We climbed stairs (one of my favorite things to do) to take in an expansive view of the area around the Duomo.
We viewed more religious artwork than either of us had seen in our entire lives combined. And we wandered. Turned down this street and that. Saw a small alley and followed it to its end. Suddenly surprised with a breathtaking view of the countryside as we rounded a corner and peered over the wall of the city. We stopped for lunch, dining al fresco at a restaurant chosen because it had orange tablecloths – what better criteria to choose a restaurant?
And then, gelato in the afternoon, a delightful combination of tiramisu and coffee (because she made a face and refused to serve me when I ordered tiramisu and coconut, saying they don’t go together).
We spent the late afternoon on the patio of our hotel, sharing a carafe of wine (and complimentary potato chips), writing postcards and learning more about the region. We really couldn’t have asked for a better first day in Siena.
Danielle missed her connection in Germany. The last message I got from her was “Trying to catch 12:15 plane. See you at train station in Roma.”
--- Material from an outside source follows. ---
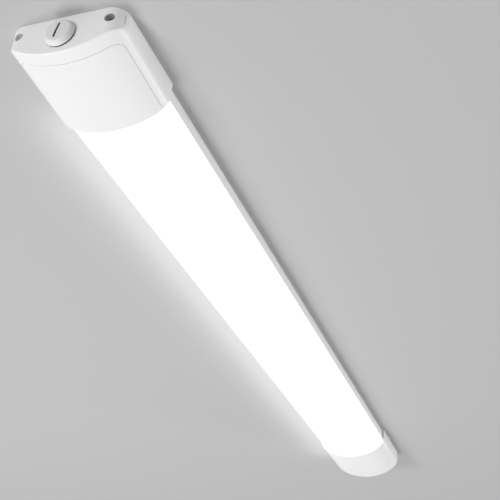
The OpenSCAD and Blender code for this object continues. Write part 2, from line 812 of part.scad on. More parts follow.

The cafe where we had agreed to meet at the Rome Termini had shut down. I decided to wait at the end of the platform, hoping she would choose to walk that way. A train arrived from the airport every half an hour. She wasn’t on the first. Nor the second. I wondered if she had made her flight, or would be arriving much later. The third train arrived. There she was! We had missed our train to Siena, so stood in line to see if we could either get a credit or rebook. The agent looked at our tickets. “No good.” “Okay. Could we rebook for a later train?” He pulled up a schedule, scribbled a time on the paper, and said, “Be on this one.” “Can we use these tickets?” I asked. He nodded. “Do we need to pay more?” He shook his head. We walked away, not really sure what had happened, but knowing we had an hour to pass before boarding the train to Firenze/Siena.
On the train, Danielle mentioned that it seemed strange that we were going to Firenze then back down to Siena. I thought for a moment. Yes, that was strange. We took out our tickets. Oh. They didn’t say Firenze. They said, Chiusi-Chianchiano. Then transfer to a train to Siena. We looked at each other questioningly. Were we on the wrong train? We pulled up the trenitalia iPad app. We googled train maps. We brought out guidebooks. We couldn’t figure it out. The ticket collector came by. I looked up at him, with what might have been a little bit of panic in my eyes, and said, “I think we’re on the wrong train.” He smiled and took our tickets. “Oh, no. You’re fine. You get off at Chiusi-Chianchiano. Three more stops.”
We relaxed and got our bags down from the overhead compartments. At Chiusi-Chianchiano, we waited for the train to Sienna, surprised when a single car showed up. We boarded, along with a handful of others, and started the ride through the beautiful Tuscan countryside.
We arrived to our hotel around 9:45 pm. Hungry from the journey, we headed to the closest restaurant after dropping off our bags in our room, a loft at the top of the pensione. Maybe it was because we were hungry, but I don’t think so. Each meal seems to be getting better and better. We started with a plate of salumi, mozzarella, rocket, and bruschetta, followed by two plates of delicious pasta. Danielle had a spicy gnocchi in tomato and meat sauce and I had a combo of our waiter’s two favorite dishes, gnocchi in a special green sauce, and rigatoni with meat sauce. The tables were close together and we bonded with the couple next to us over discussing the merits of amaretto vs. grappa (amaretto wins, hands down).
After dinner, we thought a short walk would do us good, before falling into bed. We stumbled down an alley and both of us gasped as we entered the piazza. It is enormous, flanked on one side by a city hall. Tonight there was a smattering of activity at the restaurants along the edge. I can’t wait to go back during the day and see it in all its splendor.